Cheap “eco-friendly” fashion is usually an illusion.
Because sustainability costs money.
The Real Sustainable Bamboo Fabric: Bamboo Linen (Mechanical Processing)
There is a form of bamboo fabric that is closer to natural fiber:
Bamboo Linen (mechanically processed bamboo fiber)
This method extracts bamboo fibers mechanically, similar to how flax is processed into linen.
This version is:
- more natural
- less chemically intensive
- more eco-aligned
But here’s the catch:
Bamboo linen is rare and expensive.
Most brands don’t sell it because it doesn’t support mass cheap production.
So when most tags say “bamboo,” they usually mean bamboo rayon, not bamboo linen.
Biodegradable? Yes. But That Doesn’t Make It Sustainable.
Many bamboo rayon products are biodegradable because they are cellulose-based.

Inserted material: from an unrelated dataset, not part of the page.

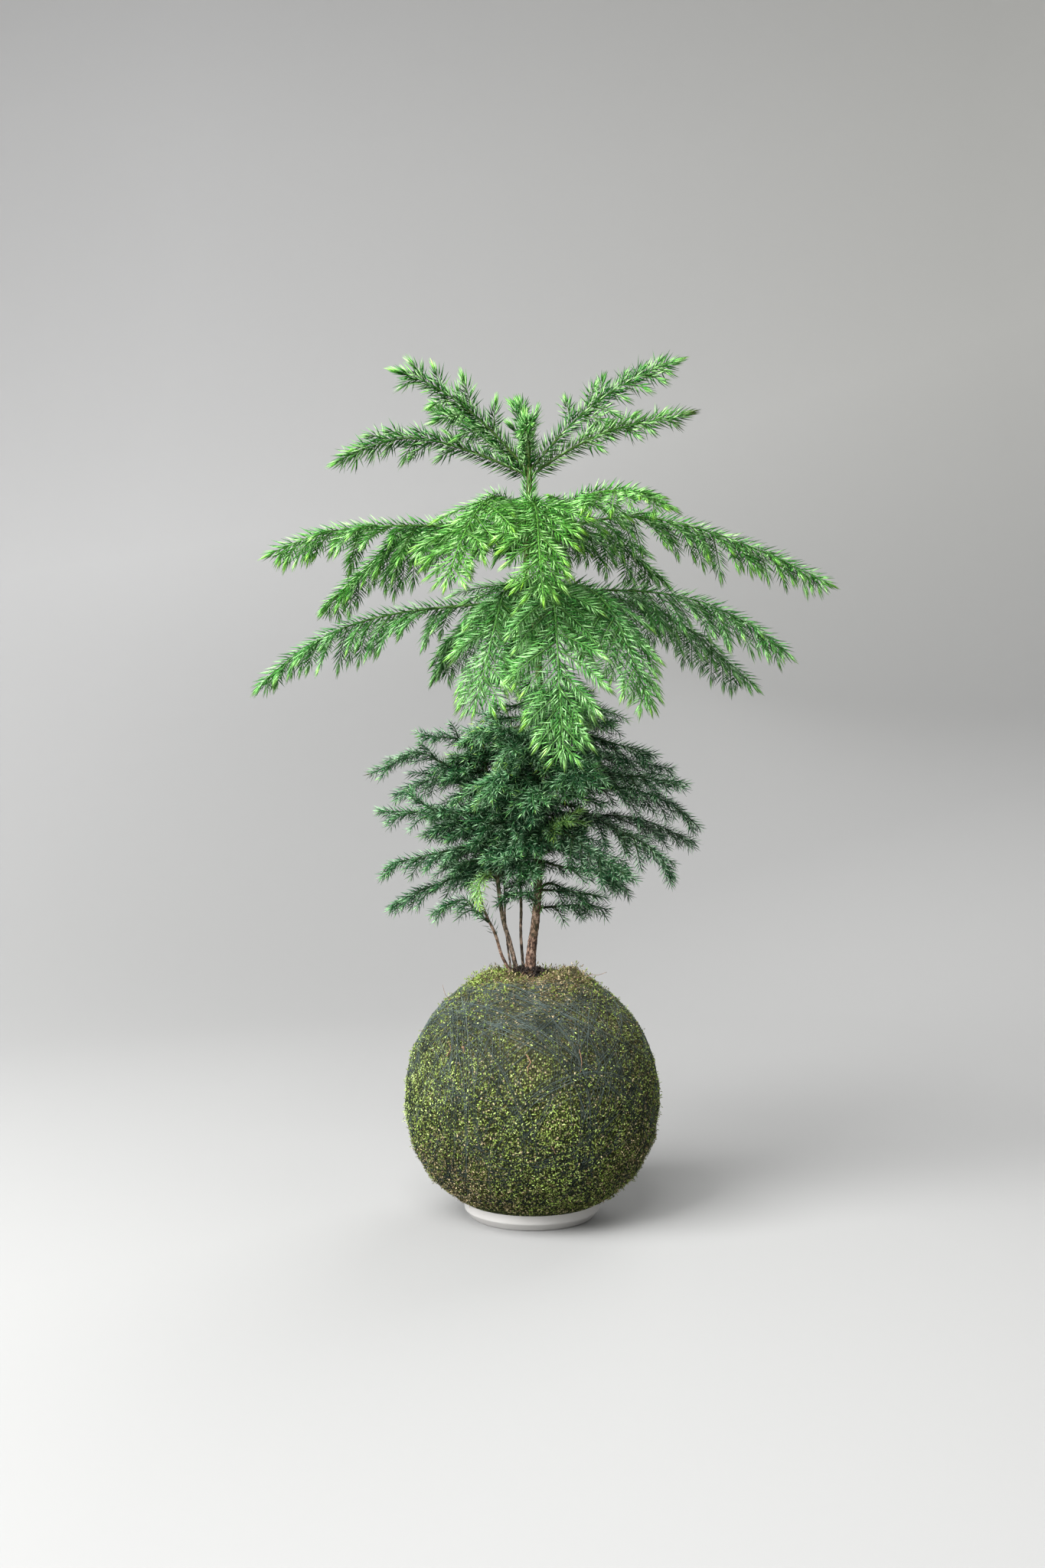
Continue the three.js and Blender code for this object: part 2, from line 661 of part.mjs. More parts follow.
const plant = new THREE.Group();
plant.add(piece('saucer', dish(), 'glaze', 0.55));
plant.add(piece('moss_jacket', mossGeometry(), 'moss', 1));
plant.add(piece('soil_ball', soilGeometry(), 'soil', 1));
plant.add(piece('binding_thread', threadGeometry(), 'thread', 0.8));
stems.forEach(({ body, twig }) => {
  plant.add(piece(`stem_${twig}`, body.geometry(), STEMS[twig].bark, 0.85));
});
sprays.forEach(({ frond, body }) => {
  plant.add(piece(frond.name, body.geometry(), frond.shade, 0.6));
});

export default plant;
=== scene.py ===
import math

import bpy
import numpy as np
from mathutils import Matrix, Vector, noise


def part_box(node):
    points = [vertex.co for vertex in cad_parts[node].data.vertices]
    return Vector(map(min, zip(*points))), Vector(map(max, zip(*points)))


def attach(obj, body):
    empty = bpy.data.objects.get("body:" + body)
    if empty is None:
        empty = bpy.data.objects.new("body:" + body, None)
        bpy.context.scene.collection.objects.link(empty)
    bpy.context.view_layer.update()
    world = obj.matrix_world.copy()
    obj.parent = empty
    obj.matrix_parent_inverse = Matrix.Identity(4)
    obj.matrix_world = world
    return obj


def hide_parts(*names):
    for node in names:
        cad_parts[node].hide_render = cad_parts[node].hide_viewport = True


bl_info = {
    "name": "Kokedama Moss Ball Plant",
    "version": (1, 0, 0),
    "blender": (4, 5, 0),
    "location": "3D Viewport > Sidebar > Kokedama",
    "description": "Dresses a young Norfolk Island pine in its moss ball, needle by needle",
    "category": "Object",
}

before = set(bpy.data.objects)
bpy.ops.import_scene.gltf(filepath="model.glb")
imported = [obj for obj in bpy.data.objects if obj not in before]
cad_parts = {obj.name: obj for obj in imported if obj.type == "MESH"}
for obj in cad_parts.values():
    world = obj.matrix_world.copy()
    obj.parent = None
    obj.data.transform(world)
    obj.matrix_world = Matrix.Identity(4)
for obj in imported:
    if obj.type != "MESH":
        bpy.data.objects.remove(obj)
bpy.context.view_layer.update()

# In metres: a millimetre, and how near to each other points are merged
MM = 0.001
MERGED = 1e-6

UP = np.array([0.0, 0.0, 1.0])

# The turn from one leaf to the next in a spiral
GOLDEN = math.radians(137.508)

# What a needle's material reads: how fresh it is, its own lightness and how much of it is wood or dry
NEEDLE_MARKS = ("fresh", "tone", "woody")

# The camera of the photograph: at the height of the lower branches, looking level along +Y
CAMERA = {"place": (-0.0068, -1.083, 0.305), "turn": (math.radians(90), 0, 0), "lens": 35, "sensor": 36}

# The ball of moss, in millimetres: half an ellipsoid above its waist and a fuller belly below it, then the
# height and the radius of its mouth
BALL = {"radius": 90, "waist": 83, "crown": 93.2, "belly": 81, "fullness": 2.25, "top": 168, "mouth": 30}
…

But biodegradability is only one piece of sustainability.
Because the question is:
What damage was done before the product even reached your wardrobe?
A fabric can biodegrade later and still destroy rivers today.
Sustainability is about the full lifecycle, not just the end stage.
Bamboo Products and Durability: A Mixed Reality
Bamboo rayon fabrics feel luxurious:
- soft
- smooth
- breathable
- light
But they are not always durable.
Many bamboo rayon products:
- weaken when wet
- lose strength over time
- have shorter lifespan compared to cotton or linen
And any fabric that does not last long becomes waste faster.
The most sustainable clothing is the one you wear for years.
Not the one that feels soft for 3 months.
So Is Bamboo Fabric Sustainable?
Here is the honest answer:
Bamboo as a plant is sustainable.
Bamboo as a fabric is not automatically sustainable.
Bamboo fabric is sustainable only when:
- it is mechanically processed bamboo linen or
- it is responsibly produced bamboo rayon with certified supply chain and closed-loop processing
If the brand cannot prove this with certifications and transparency, bamboo fabric is simply rayon with a green label.
Conclusion: Bamboo Is Not a Sustainable Fabric Until Proven Otherwise
Bamboo clothing has become the new “eco-fashion shortcut.”
It looks green. It sounds green. It sells green.
But most bamboo textiles in the market are:
chemically processed bamboo rayon, not true bamboo fiber.
So bamboo cannot be blindly claimed as natural and sustainable.
Consumers must stop buying sustainability based on words like “bamboo,” “plant-based,” and “eco.”
Because the fashion industry is not selling fabric anymore.
It is selling guilt-free stories.
And bamboo is one of its best-selling stories.